Thatcher's Political Influence Lingers
July 7, 2008 - 8:32 PM
London (CNSNews.com) - As yet another American presidential candidate pays a visit to Margaret Thatcher, the Conservative former prime minister continues to stretch a long shadow over politics on both sides of the Atlantic.
Former New York Mayor Rudy Giuliani hit London in a blaze of headlines Wednesday, sweeping through the city as part of a whirlwind visit.
In addition to meeting with Prime Minister Gordon Brown, the current frontrunner for the Republican 2008 presidential nomination also met with former Prime Minister Tony Blair and hosted a fundraiser for a large group of American expatriates.
In the highlight of the day's program, Giuliani delivered the inaugural Margaret Thatcher lecture at The Atlantic Bridge, a conservative foundation dedicated to strengthening the relationship between America and Britain.
With the 81-year-old Thatcher in the audience, Giuliani called for the further enlargement of NATO and said there was no time for defeatism in a dangerous world.
"It may be better to put it, as Margaret Thatcher might have done, this is no time to go wobbly," he said.
The New Yorker's visit is the third well-publicized meeting between Thatcher and a Republican presidential hopeful in recent months. Both Fred Thompson and Mitt Romney also have met with her.
Alasdair Kean, an expert on U.S. politics at the University of Derby, said Tuesday that Thatcher had imprinted herself on the American political consciousness during the height of the Cold War.
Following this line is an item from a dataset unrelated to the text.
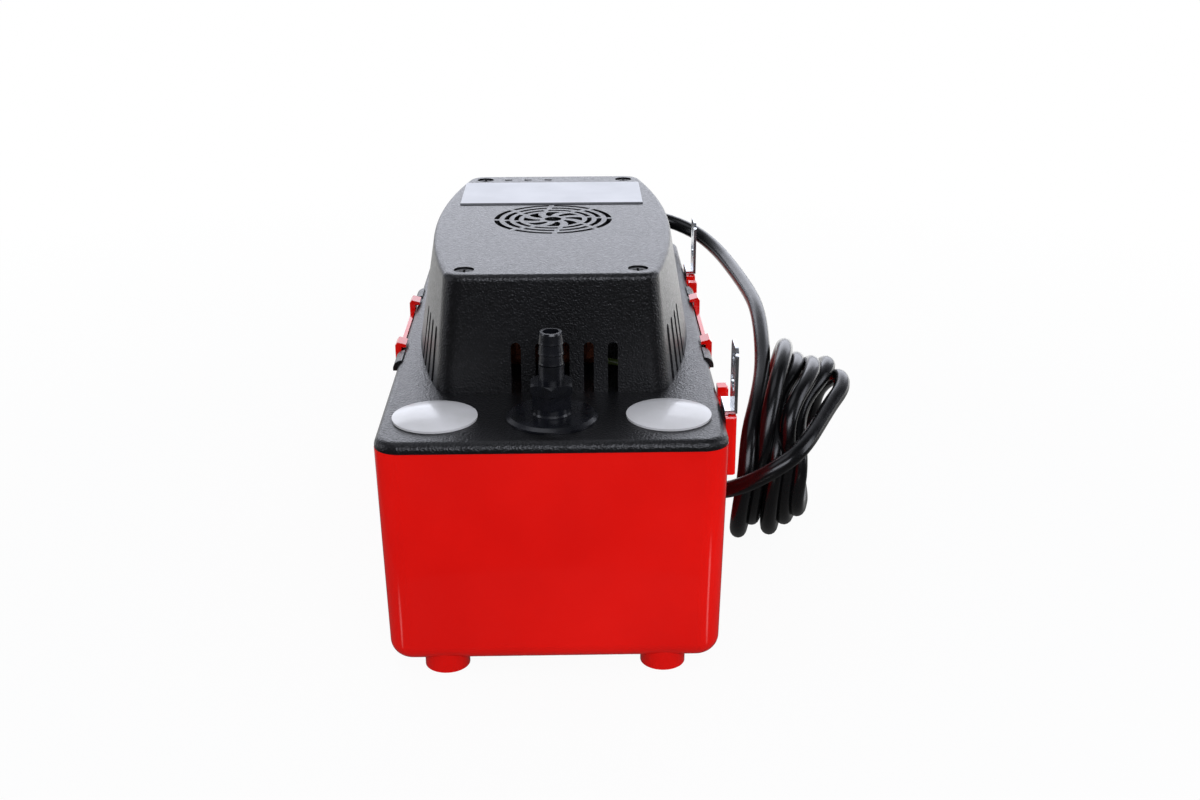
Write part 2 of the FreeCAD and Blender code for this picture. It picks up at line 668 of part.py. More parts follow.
def make_cooling_fan():
    hub = post(4.6, 132.8, 137.8)
    hub = hub.fuse(ring(8.5, 7.2, 133.2, 137.4))
    blades = 7
    for k in range(blades):
        blade = block(4.2, fan_r, -5.4, 5.4, -0.6, 0.6)
        blade.rotate(Vec(0, 0, 0), RIGHT, 22)
        blade = blade.common(ring(fan_r, 4.0, -5, 5))
        blade.translate(Vec(0, 0, 135.3))
        blade.rotate(Vec(0, 0, 0), UP, 360 / blades * k)
        hub = hub.fuse(blade)
    return hub.cut(post(shaft_r, 130, 140))


# Pump: column, volute, cover, impeller and discharge tube
def make_pump_column():
    column = post(column_r, 27.0, lid_top - lid_plate)
    column = column.fuse(post(21, 89.4, lid_top - lid_plate))
    column = column.fuse(post(17.5, 27.0, 29.4))
    for k in range(4):
        web = block(-1, 1, 0, 20, 80, 90)
        web = web.cut(polygon_face([Vec(-2, 14, 79), Vec(-2, 21, 79), Vec(-2, 21, 89)]).extrude(Vec(4, 0, 0)))
        web.rotate(Vec(0, 0, 0), UP, 90 * k)
        column = column.fuse(web)
    column = column.cut(post(column_bore_r, 20, 100))
    for k in range(3):
        drain = bar_x(2.5, 0, 30, 0, 82)
        drain.rotate(Vec(0, 0, 0), UP, 45 + 120 * k)
        column = column.cut(drain)
    for x, y in column_screws_xy:
        column = column.cut(post(bracket_screw_r, 80, 100, x, y))
    return column


def make_volute():
    volute = post(volute_r, volute_z[0], volute_z[1])
    nozzle = bar_y(discharge_r, -36, 0, outlet_x, outlet_z)
    volute = volute.fuse(nozzle)
    volute = volute.cut(post(volute_bore_r, volute_z[0] - 1, volute_z[1] - 2))
    volute = volute.cut(bar_y(discharge_bore_r, -40, 0, outlet_x, outlet_z))
    return volute.cut(post(4.0, 20, 30))


def make_volute_cover():
    plate = post(volute_r, 10.2, volute_z[0])
    plate = plate.cut(post(7.5, 9, 14))
    guard = ring(volute_r - 2, volute_r - 4, 8.9, 10.2)
    for k in range(12):
        gap = block(0, 40, -2.2, 2.2, 8, 10.2)
        gap.rotate(Vec(0, 0, 0), UP, 30 * k)
        guard = guard.cut(gap)
    return plate.fuse(guard)


def make_impeller():
    wheel = post(impeller_r, 22.4, 23.8).fuse(post(5.0, 14.2, 24.4))
    vane = ring(15.0, 13.6, 14.2, 22.5, 0, 15.6).common(block(0, 25, -1, 30, 10, 25))
    vane = vane.common(ring(impeller_r - 0.3, 4.5, 10, 30))
    for k in range(5):
        turned_vane = vane.copy()
        turned_vane.rotate(Vec(0, 0, 0), UP, 72 * k)
        wheel = wheel.fuse(turned_vane)
    return wheel.cut(post(shaft_r, 10, 30))


def make_discharge_tube():
    route = ((outlet_x, -36.0, outlet_z), (outlet_x, -60.0, outlet_z), (0.0, -88.0, outlet_z),
             (0.0, valve_y, outlet_z), (0.0, valve_y, 72.0))
    outer = round_tube(route, discharge_r)[0]
    inner = round_tube(route, discharge_bore_r)[0]
    socket = turned([(0, 66), (discharge_r, 66), (11.5, 71), (11.5, 84), (18, 86.5), (18, 92.6), (15.2, 92.6),
                     (15.2, 88), (9.3, 88), (9.3, 72), (0, 72)], 0, valve_y)
    return outer.fuse(socket).cut(inner)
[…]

Not only was she a strong opponent of communism, but she also decisively allied the British political establishment with the U.S. rather than Europe, he said.
In addition, she became inextricably linked with former President Ronald Reagan.
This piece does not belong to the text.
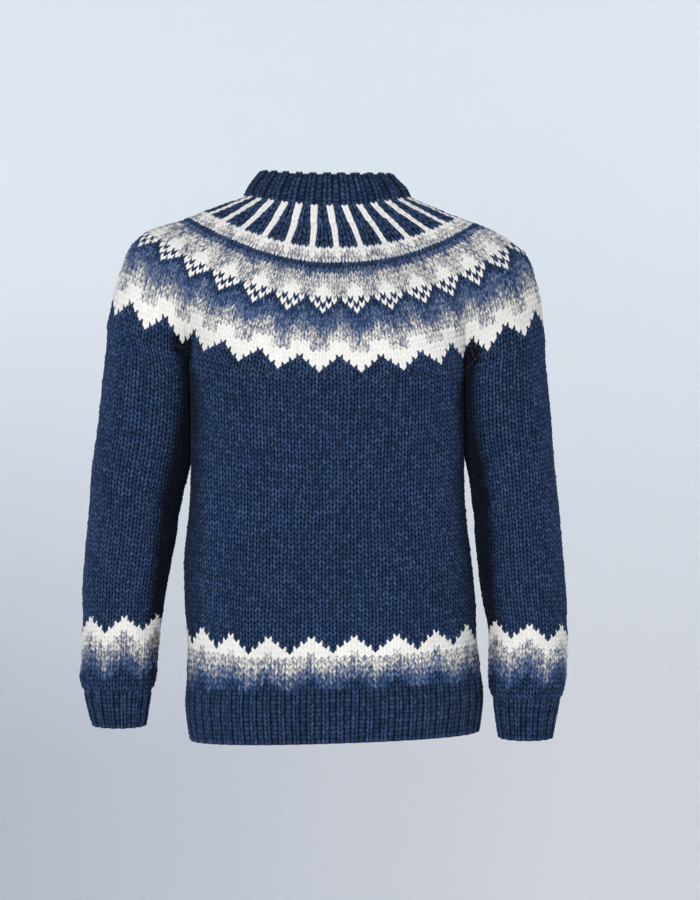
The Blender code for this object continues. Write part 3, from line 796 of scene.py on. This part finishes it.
def sleeve_piece(name, side, cloth):
    """A sleeve. Its stitches are counted from the middle of its outer side, and run out at the
    line under the arm where the wrist has fewer of them."""
    knit = Knitting(name)
    middle, half = ARM / 2, SLEEVE_ROUND // 2

    def edges(w):
        grown = np.clip(w / (SLEEVE_ROWS - SLEEVE_EVEN), 0, 1)
        limit = (WRIST_ROUND + (SLEEVE_ROUND - WRIST_ROUND) * grown)[:, None] / 2
        at = np.clip(np.arange(-half, half + 1.0)[None, :], -limit, limit)
        return middle + at * half / limit

    calm = seam_calm(SLEEVE_ROWS, (0, ARM), ((ARM, SLEEVE_ROUND),), SLEEVE_ROUND)
    rows = CUFF_TOP - np.arange(SLEEVE_ROWS)
    letters = chart_letters(CUFF_CHART, rows, np.arange(-half, half), CUFF_MOTIF[side])
    points, lift, u, w = stocking(
        cloth, 0, SLEEVE_ROWS, edges, ALONG, MEET, letters, SLEEVE_SEED + side,
        drifting(SLEEVE_DRIFTS[side], SLEEVE_ROUND), calm, SLEEVE_DRAWN,
        shaded((middle + half,), SLEEVE_ROUND, SLEEVE_SHADE),
    )
    run_out = np.abs(u - middle) > half - 1e-6
    outer = knit.add_corners(points, np.where(run_out, 0.0, lift))
    outer = np.where(run_out, outer[:, :1], outer)
    knit.add_sheet(outer, u, w, *charted(letters))
    rows = [*range(0, SLEEVE_ROWS, 4), SLEEVE_ROWS]
    inner, at = add_inside(knit, cloth, middle - half, middle + half, 1.5, rows)
    outer_at = (u - u[:, :1]) / SLEEVE_ROUND
    foot, top = (np.append(line[:-1] != line[1:], True) for line in (outer[0], outer[-1]))
    knit.join(inner[0], outer[0][foot], at, outer_at[0][foot])
    knit.join(outer[-1][top], inner[-1], outer_at[-1][top], at)
    return knit.build()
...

"She became identified with a particular version of right wing politics that chimed with Ronald Reagan at the same time," he said.
Thatcher, who served as prime minister from 1979 to 1990, stepped back into the British political spotlight last week by meeting in Downing Street with Brown.
Although Brown was a critic of Thatcher when she was prime minister, he praised her as a "conviction politician," a remark that raised eyebrows among some members of his center-left Labor Party.
Bill Jones, a political expert at the University of Manchester, said the meeting was Brown's way of further destabilizing the opposition Conservative Party, which has recently been trailing in the polls.
Jones said Brown's economic policies show an affinity with the ones Thatcher followed, particularly in keeping inflation low and the job markets flexible.
On Thatcher's part, Jones said he thought she had met with Brown to remind David Cameron, the current Conservative leader, that she was still around.
Since becoming leader, Cameron has steered the party further towards the political center -- and away from Thatcher's positions -- embracing a range of pro-environment stances.
Jones said that many core Conservative voters were content with Cameron only as long as he appeared to be capable of returning the party to power.
When he looks weak, they are more likely to cause trouble for him, he said. It was therefore vital for Cameron to regain his former lead in the polls.
"As long as he's got an opinion poll lead, they're happy to follow him."